When it’s all built, it’s time to light the fire. We tried a few methods, but the best was (of course) as described in the online articles. We tried dropping lit firelighters and brands down the chimney, but although these smouldered for a while, they ultimately went out. We came back the next day in light rain, built a proper side fire out of charcoal and sticks, and when the coals were well alight, scooped them up with a shovel and dropped them down the chimney. This time it lit straight away.

biochar fire finished

Burnt down fire, still with the earth cover

I was surprised how well the biochar fire burnt, and the lesson was that the soil layer can really be thick and even. The advantage of the design is that the fire tends to fall in on itself, and can be moderated by throwing soil into the top. Once well alight, it needs to smoulder for a few days, depending on the mass of wood, and it burns on underneath the soil cover.

biochar burning the ends

Raked out, and the unburnt ends set to burn away

We finally opened the biochar fire after two days, when the centre was well burnt, and the outside seemed to have mostly burnt away.

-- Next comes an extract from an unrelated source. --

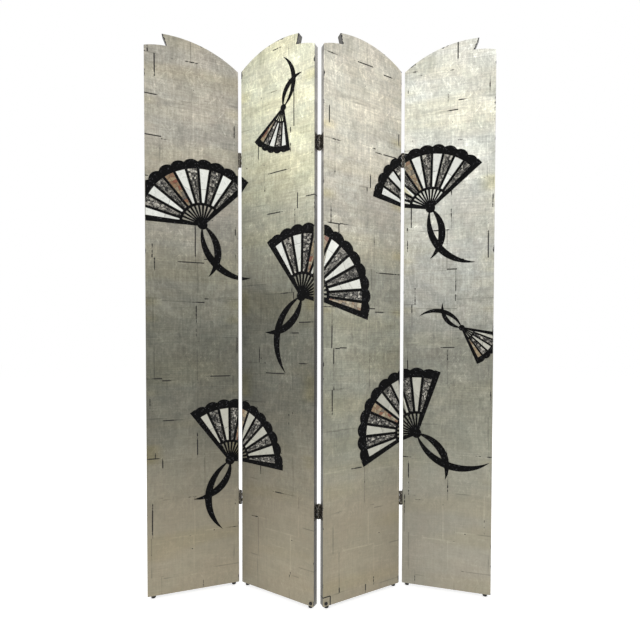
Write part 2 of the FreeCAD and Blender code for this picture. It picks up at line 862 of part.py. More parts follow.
def main():
    glide = make_button("glide", size("glide_sole_radius"), size("glide_radius"), glide_height,
                        glide_nail_length)
    stud = make_button("stud", size("stud_face_radius"), size("stud_radius"), stud_height,
                       stud_nail_length)
    screw = make_screw()
    for panel in PANELS:
        make_board(panel)
        make_glides(panel, glide)
        if panel in INNER_PANELS:
            make_stud(panel, stud)
        make_inlay(panel)
    for joint in PIN_SIDES:
        for level in hinge_heights:
            make_hinge(joint, level, screw)
    doc.recompute()
    shift = centre_on_floor()
    check_all()
    os.makedirs("parts", exist_ok=True)
    for part in sub_parts:
        part.Shape.exportStep(os.path.join("parts", f"{part.Label}.step"))
    report_places(shift)


main()
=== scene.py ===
"""Finish and studio for a leafed folding screen with an inlay of scattered fans.

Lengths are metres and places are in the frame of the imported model: X along the screen, the
front towards -Y, Z up. A panel's own axes start at the bottom left corner of its front:
x along its width, y into its thickness, z up.
"""

import json
import math

import bpy
import numpy as np
from bpy.props import (
    FloatProperty,
    FloatVectorProperty,
    IntProperty,
    PointerProperty,
)
from mathutils import Matrix, Vector


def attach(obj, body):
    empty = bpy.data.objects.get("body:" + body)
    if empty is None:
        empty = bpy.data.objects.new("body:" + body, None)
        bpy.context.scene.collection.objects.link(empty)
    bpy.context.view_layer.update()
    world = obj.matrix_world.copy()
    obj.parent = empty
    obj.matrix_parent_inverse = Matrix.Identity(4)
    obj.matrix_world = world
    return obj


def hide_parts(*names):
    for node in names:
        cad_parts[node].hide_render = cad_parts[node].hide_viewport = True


bl_info = {
    "name": "Leafed Folding Screen",
    "version": (1, 0, 0),
    "blender": (4, 5, 0),
    "location": "View3D > Sidebar > Screen",
    "description": "Finishes a leafed folding screen and its studio",
    "category": "Object",
}

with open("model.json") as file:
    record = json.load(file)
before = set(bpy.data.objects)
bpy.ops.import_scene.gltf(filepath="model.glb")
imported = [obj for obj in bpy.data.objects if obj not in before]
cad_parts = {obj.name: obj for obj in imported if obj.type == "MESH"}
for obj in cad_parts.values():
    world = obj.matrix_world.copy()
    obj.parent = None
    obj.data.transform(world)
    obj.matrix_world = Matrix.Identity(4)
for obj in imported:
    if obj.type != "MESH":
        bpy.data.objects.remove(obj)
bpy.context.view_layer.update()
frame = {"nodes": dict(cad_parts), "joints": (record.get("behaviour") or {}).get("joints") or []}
JOINTS = {joint["name"]: joint for joint in frame["joints"]}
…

Raking out the coals extinguishes them by sudden cooling (this is really a Winter activity), and allows you to collect the buried timber ends that haven’t burnt. It was easy to stack the unburnt ends, add a little grass, and burn them away in a little side fire.

biochar fire end product

The final result of the biochar fire; a mix of biochar and burnt earth

I was impressed with the yield of char. There was a good mix of charcoal and burnt earth, which looks like it will mix with a large area of garden. I’m waiting for some rain forecast this weekend to wash the ash in, then will dig the area over to incorporate the char, then broadcast some buckwheat as a quick test crop.

Overall I’m impressed with the biochar fire as a useful way to dispose of waste timber. We will see how the bed grows crops, and ultimately vegetables. It’s a lot of work hauling the wood, stacking, and covering with soil, but the yield of biochar will make it worthwhile if the final soil improvement is as good as promised.